Please count the lines in the listing below where the word "this" appears. Give the number only.

((

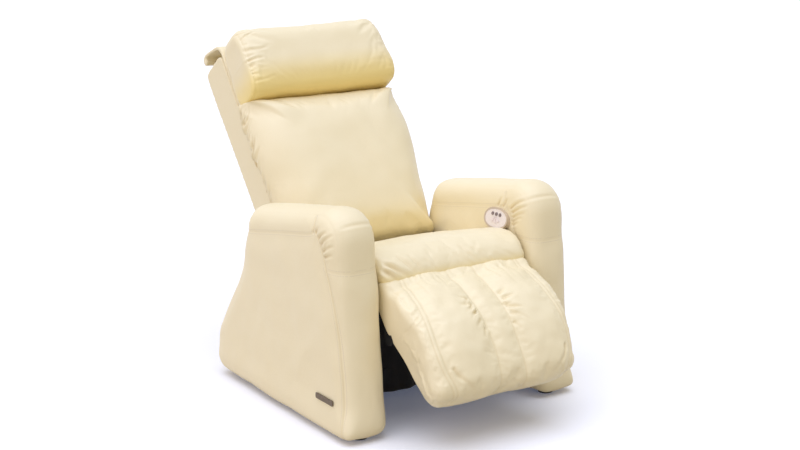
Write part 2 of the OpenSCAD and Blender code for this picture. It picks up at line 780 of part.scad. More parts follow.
hinge_z = shell_h + strap_t + 4;
hinge_y = shell_front - pillow_gap - 16;
strap_inset = 5;
module pillow_strap() {
    roll_y = back_r - strap_roll_r;
    color(ivory) on_back() along_x(strap_inset - back_w / 2, back_w / 2 - strap_inset) {
        translate([shell_front + 2, shell_h + 0.3]) square([roll_y - shell_front - 2, strap_t]);
        polygon([[shell_front + 3, shell_h + 0.3], [shell_front + 3, shell_h + 0.3 + strap_t],
            [hinge_y + 4, hinge_z + 4], [hinge_y + 4, hinge_z - 5]]);
        translate([roll_y, shell_h + strap_roll_r + 0.3]) circle(r = strap_roll_r);
    }
}

module head_pillow() {
    pillow_z0 = cushion_top + 3;
    back_y = shell_front - pillow_gap;
    color(ivory) on_back() difference() {
        intersection() {
            along_x(-pillow_w / 2, pillow_w / 2)
                translate([back_y - pillow_d / 2, pillow_z0 + pillow_h / 2])
                    polygon(superellipse(pillow_d / 2, pillow_h / 2, 0.55));
            along_y(back_y - pillow_d - eps, back_y + eps)
                polygon(rounded([-pillow_w / 2, pillow_z0], [pillow_w / 2, pillow_z0 + pillow_h],
                    pillow_corner * [1, 1, 1, 1]));
        }
        bar_x([hinge_y, hinge_z], 12, -pillow_w, pillow_w);
    }
}

/* Leg rest: z runs up from the pad to its pivot, -y faces the sitter's calves */

leg_pivot = [-leg_pivot_y, leg_pivot_z];
leg_lever_angle = -65 + leg_tilt;
leg_pin = leg_lever * [cos(leg_lever_angle), sin(leg_lever_angle)];
leg_back = 5;
crown_at = 190;
leg_bar = [leg_back + leg_board_t + 10, -leg_r - 60];

module on_leg() {
    translate([0, leg_pivot.x, leg_pivot.y]) rotate([-leg_tilt, 0, 0]) children();
}

// Depth of the pad ahead of the pivot, at a distance u below it
function crown(u) = u < crown_at ? leg_r + (leg_crown - leg_r) * pow(sin(90 * u / crown_at), 1.3)
    : leg_crown - 0.0012 * pow(u - crown_at, 2);

// Room around the lever pin for the actuator's eye
module lever_pocket() {
    half = eye_w / 2 + ear_gap + ear_t + 2;
    bar_x(leg_pin, lever_pin_r + 2 * leg_play + 7, -actuator_x - half, -actuator_x + half);
}

module leg_pad() {
    u_edge = leg_l - leg_edge_r;
    color(ivory) on_leg() difference() {
        intersection() {
            along_x(-leg_w / 2, leg_w / 2) polygon(concat(
                arc([0, 0], leg_r, 180, 96, 8),
                [[leg_back, leg_r], [leg_back, -leg_l + 6], [0, -leg_l]],
                arc([leg_edge_r - crown(u_edge), -u_edge], leg_edge_r, 270, 180, 8),
                [for (u = [u_edge - 30:-30:20]) [-crown(u), -u]]));
            along_z(-leg_l, leg_r) polygon(concat(
                [[leg_w / 2, leg_back + eps], [-leg_w / 2, leg_back + eps]],
                [for (i = [0:24]) let (x = -1 + i / 12)
                    [x * leg_w / 2, -leg_crown * (1 - 0.36 * pow(abs(x), 5))]]));
        }
        lever_pocket();
    }
}

module leg_board() {
    half = eye_w / 2 + ear_gap + ear_t + 2;
    color(wood) on_leg() difference() {
        box([-leg_w / 2, leg_back + 0.2, -leg_l + 6], [leg_w / 2, leg_back + leg_board_t, -leg_r - 4]);
        box([-actuator_x - half, 0, leg_bar.y - 12],
            [-actuator_x + half, leg_back + leg_board_t + eps, 0]);
    }
}

module leg_frame() {
    color(steel) on_leg() {
        for (side = [-1, 1]) on_side(side)
            along_x(leg_w / 2 + gap, leg_w / 2 + gap + hinge_plate_t) difference() {
                hull() {
                    circle(r = 18, $fn = 32);
                    translate(leg_bar - [8, 0]) circle(r = 18, $fn = 32);
                }
                circle(r = pin_r + run_fit);
            }
        bar_x(leg_bar, 9.8, -leg_w / 2 - gap - 3, leg_w / 2 + gap + 3);
        lever_ears(-actuator_x, leg_bar, leg_pin, 9);
    }
}

/* Actuators: a tube with a motor, pivoted in the base, and a rod with an eye */

// Point of a local back or leg rest position in the part's side view
function placed(pivot, tilt, p) = pivot
    + p.x * [cos(tilt), -sin(tilt)] + p.y * [sin(tilt), cos(tilt)];
back_eye = placed(back_pivot, back_tilt, back_pin);
leg_eye = placed(leg_pivot, leg_tilt, leg_pin);
back_stroke = 60;
leg_stroke = 45;

module on_line(from, to, x) {
    d = to - from;
    translate([x, from.x, from.y]) rotate([atan2(d.y, d.x) - 90, 0, 0]) children();
}

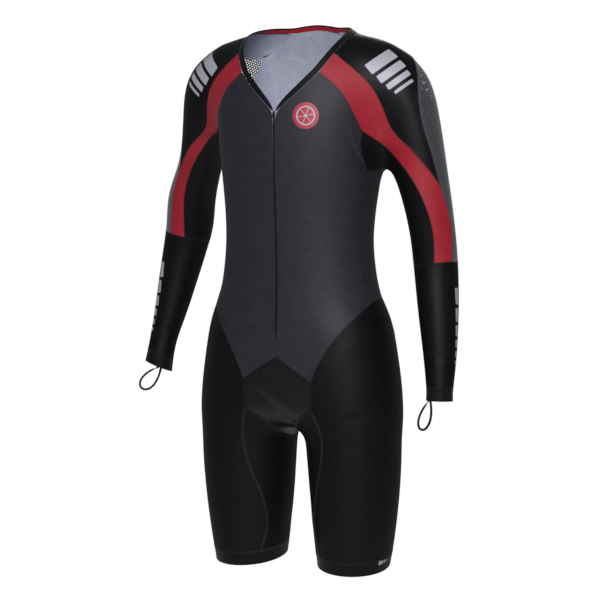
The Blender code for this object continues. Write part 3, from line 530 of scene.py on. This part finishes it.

))

### OUTPUT BELOW
2